Livecub's longhair Dachshund grooming guide covers a different coat, but the handling principle transfers. Cooperative care is trained before the dog is sore.
Health And Training Changes
If a GSP suddenly refuses jumps, resists touch, tires quickly, coughs, limps, or becomes irritable, check health. Pain or illness can look like stubbornness. Livecub's Staffordshire Bull Terrier health guide is a different breed, but the same rule applies: behavior and health are linked.
Ask your vet about safe exercise if the dog is growing, recovering from injury, overweight, or entering senior years.
Field dogs also need paw and ear checks after rough cover or water. Seeds, cuts, ticks, and ear moisture can make the next training day painful. A two-minute check after each outing protects the work you are trying to build.
Frequently Asked Questions
Are German Shorthaired Pointers easy to train?
They are smart and trainable, but high energy and prey drive require consistency, exercise, and strong recall practice.
Can a GSP live in an apartment?
Some can with serious daily exercise and training, but many struggle in low-activity homes.
How much exercise does a GSP need?
Most healthy adults need substantial daily physical and mental work, often more than a simple neighborhood walk.

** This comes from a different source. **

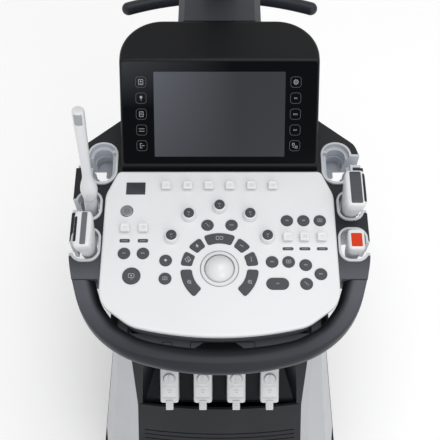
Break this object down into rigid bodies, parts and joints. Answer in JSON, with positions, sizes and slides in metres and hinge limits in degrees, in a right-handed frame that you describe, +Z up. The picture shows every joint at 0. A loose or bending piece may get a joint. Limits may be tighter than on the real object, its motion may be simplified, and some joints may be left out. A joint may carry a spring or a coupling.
{
  "type": "ultrasound machine",
  "caption": "Cart-based ultrasound machine: tilted control console with touch screen, arm-mounted monitor, probe cups, height column and swivel casters.",
  "frame": {"origin": "on the floor, under the middle of the footprint", "axes": "+X to the user's right, +Y away from the user, +Z up"},
  "size_m": [0.524, 0.86, 1.5],
  "materials": {
    "panel_white": "satin moulded plastic",
    "key_grey": "fine matt",
    "button_silver": "satin",
    "ball_pearl": "polished",
    "tray_charcoal": "fine textured",
    "cup_grey": "translucent satin",
    "housing_black": "fine textured",
    "screen_glass": "polished",
    "cover_grey": "satin moulded plastic",
    "front_dark": "fine textured",
    "plug_white": "satin",
    "probe_white": "smooth",
    "frame_steel": "powder coat",
    "column_aluminium": "anodised",
    "screw_steel": "zinc plated",
    "caster_grey": "moulded",
    "wheel_rubber": "soft, non-marking"
  },
  "bodies": {
    "cart": {"chassis_frame": "frame_steel", "base_cover": "front_dark", "left_side_cover": "cover_grey", "right_side_cover": "cover_grey", "front_cover": "front_dark", "upper_cover": "front_dark", "rear_cover": "front_dark", "io_panel": "front_dark", "power_supply": "frame_steel", "electronics_cage": "frame_steel", "fan_frame": "front_dark", "lift_column": "column_aluminium", "cover_screws": "screw_steel", "rear_handle": "tray_charcoal"},
    "lift": {"lift_carriage": "column_aluminium"},
    "console": {"console_tray": "tray_charcoal", "console_base": "tray_charcoal", "control_panel": "panel_white", "front_handle": "tray_charcoal", "cups": "cup_grey", "touch_housing": "housing_black", "touch_display": "screen_glass", "neck": "tray_charcoal", "trackball_ring": "button_silver"},
    "trackball": {"trackball": "ball_pearl"},
    "encoder_rear": {"encoder_rear": "panel_white"},
    "encoder_rear_left": {"encoder_rear_left": "panel_white"},
    "encoder_rear_right": {"encoder_rear_right": "panel_white"},
    "encoder_left": {"encoder_left": "panel_white"},
    "encoder_right": {"encoder_right": "panel_white"},
    "menu_paddles": {"menu_paddles": "panel_white"},
    "left_paddles": {"left_paddles": "panel_white"},
    "right_paddles": {"right_paddles": "panel_white"},
    "panel_keys": {"panel_keys": "key_grey"},
    "freeze_key": {"freeze_key": "key_grey"},
    "power_button": {"power_button": "button_silver"},
    "arc_keys": {"arc_keys": "key_grey"},
    "set_keys": {"set_keys": "key_grey"},
    "keyboard": {"keyboard_tray": "tray_charcoal"},
    "keyboard_keys": {"keyboard_keys": "key_grey"},
    "rod_probe": {"rod_probe": "probe_white"},
    "flat_probe": {"flat_probe": "probe_white"},
    "convex_probe": {"convex_probe": "probe_white"},
    "sector_probe": {"sector_probe": "probe_white"},
    "monitor_arm": {"monitor_arm": "tray_charcoal"},
    "monitor_head": {"monitor_head": "tray_charcoal"},
    "monitor": {"monitor_housing": "housing_black", "monitor_screen": "screen_glass"},
    "front_left_caster": {"front_left_fork": "caster_grey"},
    "front_left_wheel": {"front_left_wheel": "wheel_rubber"},
    "front_left_brake": {"front_left_brake_pedal": "caster_grey"},
    "front_right_caster": {"front_right_fork": "caster_grey"},
    "front_right_wheel": {"front_right_wheel": "wheel_rubber"},
    "front_right_brake": {"front_right_brake_pedal": "caster_grey"},
    "rear_left_caster": {"rear_left_fork": "caster_grey"},
    "rear_left_wheel": {"rear_left_wheel": "wheel_rubber"},
    "rear_right_caster": {"rear_right_fork": "caster_grey"},
    "rear_right_wheel": {"rear_right_wheel": "wheel_rubber"},
    "fan_rotor": {"fan_rotor": "front_dark"},
    "probe_plugs": {"probe_plugs": "plug_white"}
  },
  "joints": [
    {"name": "console_lift", "type": "slide", "parent": "cart", "child": "lift", "axis": [0, 0, 1], "range_m": [0, 0.15]},
    {"name": "console_swivel", "type": "hinge", "parent": "lift", "child": "console", "pos_m": [0, 0.06, 0.79], "axis": [0, 0, 1], "range_deg": [-30, 30]},
    {"name": "trackball_roll", "type": "hinge", "parent": "console", "child": "trackball", "pos_m": [0, -0.25878, 0.87008], "axis": [1, 0, 0], "continuous": true},
    {"name": "encoder_rear_turn", "type": "hinge", "parent": "console", "child": "encoder_rear", "pos_m": [0, -0.14933, 0.89359], "axis": [0, -0.1219, 0.9925], "continuous": true},
    {"name": "encoder_rear_left_turn", "type": "hinge", "parent": "console", "child": "encoder_rear_left", "pos_m": [-0.051, -0.16472, 0.8917], "axis": [0, -0.1219, 0.9925], "continuous": true},
    {"name": "encoder_rear_right_turn", "type": "hinge", "parent": "console", "child": "encoder_rear_right", "pos_m": [0.051, -0.16472, 0.8917], "axis": [0, -0.1219, 0.9925], "continuous": true},
    {"name": "encoder_left_turn", "type": "hinge", "parent": "console", "child": "encoder_left", "pos_m": [-0.079, -0.20491, 0.88676], "axis": [0, -0.1219, 0.9925], "continuous": true},
    {"name": "encoder_right_turn", "type": "hinge", "parent": "console", "child": "encoder_right", "pos_m": [0.079, -0.20491, 0.88676], "axis": [0, -0.1219, 0.9925], "continuous": true},
    {"name": "menu_paddle_rock", "type": "hinge", "parent": "console", "child": "menu_paddles", "pos_m": [0, -0.10994, 0.89691], "axis": [1, 0, 0], "range_deg": [-12, 12], "stiffness_Nm_per_rad": 0.02},
    {"name": "left_paddle_rock", "type": "hinge", "parent": "console", "child": "left_paddles", "pos_m": [-0.141, -0.18935, 0.88716], "axis": [1, 0, 0], "range_deg": [-12, 12], "stiffness_Nm_per_rad": 0.02},
    {"name": "right_paddle_rock", "type": "hinge", "parent": "console", "child": "right_paddles", "pos_m": [0.1397, -0.20572, 0.88515], "axis": [1, 0, 0], "range_deg": [-12, 12], "stiffness_Nm_per_rad": 0.02},
    {"name": "panel_key_press", "type": "slide", "parent": "console", "child": "panel_keys", "axis": [0, 0.1219, -0.9925], "range_m": [0, 0.0015], "stiffness_N_per_m": 300, "springref_m": -0.003},
    {"name": "freeze_key_press", "type": "slide", "parent": "console", "child": "freeze_key", "axis": [0, 0.1219, -0.9925], "range_m": [0, 0.0015], "stiffness_N_per_m": 300, "springref_m": -0.003},
    {"name": "power_button_press", "type": "slide", "parent": "console", "child": "power_button", "axis": [0, 0.1219, -0.9925], "range_m": [0, 0.0015], "stiffness_N_per_m": 300, "springref_m": -0.003},
    {"name": "arc_key_press", "type": "slide", "parent": "console", "child": "arc_keys", "axis": [0, 0.1219, -0.9925], "range_m": [0, 0.0015], "stiffness_N_per_m": 300, "springref_m": -0.003},
    {"name": "set_key_press", "type": "slide", "parent": "console", "child": "set_keys", "axis": [0, 0.1219, -0.9925], "range_m": [0, 0.0015], "stiffness_N_per_m": 300, "springref_m": -0.003},
    {"name": "keyboard_slide", "type": "slide", "parent": "console", "child": "keyboard", "axis": [0, -0.9925, -0.1219], "range_m": [0, 0.13]},
    {"name": "keyboard_key_press", "type": "slide", "parent": "keyboard", "child": "keyboard_keys", "axis": [0, 0.1219, -0.9925], "range_m": [0, 0.002], "stiffness_N_per_m": 800, "springref_m": -0.004},
    {"name": "rod_probe_lift", "type": "slide", "parent": "console", "child": "rod_probe", "axis": [0.0337, 0.1392, 0.9897], "range_m": [0, 0.12]},
    {"name": "flat_probe_lift", "type": "slide", "parent": "console", "child": "flat_probe", "axis": [0, -0.1219, 0.9925], "range_m": [0, 0.12]},
    {"name": "convex_probe_lift", "type": "slide", "parent": "console", "child": "convex_probe", "axis": [0, -0.1219, 0.9925], "range_m": [0, 0.12]},
    {"name": "sector_probe_lift", "type": "slide", "parent": "console", "child": "sector_probe", "axis": [0, -0.1219, 0.9925], "range_m": [0, 0.12]},
    {"name": "monitor_arm_swing", "type": "hinge", "parent": "console", "child": "monitor_arm", "pos_m": [0, 0.218, 1.09], "axis": [0, 0, 1], "range_deg": [-45, 45]},
    {"name": "monitor_swivel", "type": "hinge", "parent": "monitor_arm", "child": "monitor_head", "pos_m": [0, 0.15, 1.36], "axis": [0, 0, 1], "range_deg": [-45, 45]},
    {"name": "monitor_tilt", "type": "hinge", "parent": "monitor_head", "child": "monitor", "pos_m": [0, 0.112, 1.362], "axis": [1, 0, 0], "range_deg": [-25, 5]},
    {"name": "front_left_caster_swivel", "type": "hinge", "parent": "cart", "child": "front_left_caster", "pos_m": [-0.212, -0.335, 0.145], "axis": [0, 0, 1], "continuous": true},
    {"name": "front_left_wheel_spin", "type": "hinge", "parent": "front_left_caster", "child": "front_left_wheel", "pos_m": [-0.212, -0.3, 0.0625], "axis": [1, 0, 0], "continuous": true},
    {"name": "front_left_brake_press", "type": "hinge", "parent": "front_left_caster", "child": "front_left_brake", "pos_m": [-0.212, -0.369, 0.122], "axis": [1, 0, 0], "range_deg": [0, 20]},
    {"name": "front_right_caster_swivel", "type": "hinge", "parent": "cart", "child": "front_right_caster", "pos_m": [0.212, -0.335, 0.145], "axis": [0, 0, 1], "continuous": true},
    {"name": "front_right_wheel_spin", "type": "hinge", "parent": "front_right_caster", "child": "front_right_wheel", "pos_m": [0.212, -0.3, 0.0625], "axis": [1, 0, 0], "continuous": true},
    {"name": "front_right_brake_press", "type": "hinge", "parent": "front_right_caster", "child": "front_right_brake", "pos_m": [0.212, -0.369, 0.122], "axis": [1, 0, 0], "range_deg": [0, 20]},
    {"name": "rear_left_caster_swivel", "type": "hinge", "parent": "cart", "child": "rear_left_caster", "pos_m": [-0.212, 0.33, 0.145], "axis": [0, 0, 1], "continuous": true},
    {"name": "rear_left_wheel_spin", "type": "hinge", "parent": "rear_left_caster", "child": "rear_left_wheel", "pos_m": [-0.212, 0.365, 0.0625], "axis": [1, 0, 0], "continuous": true},
    {"name": "rear_right_caster_swivel", "type": "hinge", "parent": "cart", "child": "rear_right_caster", "pos_m": [0.212, 0.33, 0.145], "axis": [0, 0, 1], "continuous": true},
    {"name": "rear_right_wheel_spin", "type": "hinge", "parent": "rear_right_caster", "child": "rear_right_wheel", "pos_m": [0.212, 0.365, 0.0625], "axis": [1, 0, 0], "continuous": true},
    {"name": "fan_spin", "type": "hinge", "parent": "cart", "child": "fan_rotor", "pos_m": [0, 0.339, 0.45], "axis": [0, 1, 0], "continuous": true},
    {"name": "probe_plugs_pull", "type": "slide", "parent": "cart", "child": "probe_plugs", "axis": [0, -0.7071, 0.7071], "range_m": [0, 0.03]}
  ]
}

Should I hunt with my GSP?
Not necessarily, but the dog still needs outlets for scenting, searching, running, retrieving, and working with you.
How do I stop pulling?
Practice loose leash skills in low-distraction places, reward check-ins, and prevent pulling from getting the dog to rewards.
The Training Bottom Line
Train a German Shorthaired Pointer by meeting the dog's need to move, think, smell, and work with you. Recall, leash manners, impulse control, handling, and rest are not extras. They are what make this high-drive companion livable. Keep sessions short, pay well for attention, and build freedom only after the dog can respond around real distractions. If the dog struggles, make the setting easier before adding pressure. Clear practice beats frustration, especially with a fast dog that learns patterns quickly and repeats them daily. Protect the good patterns every single week.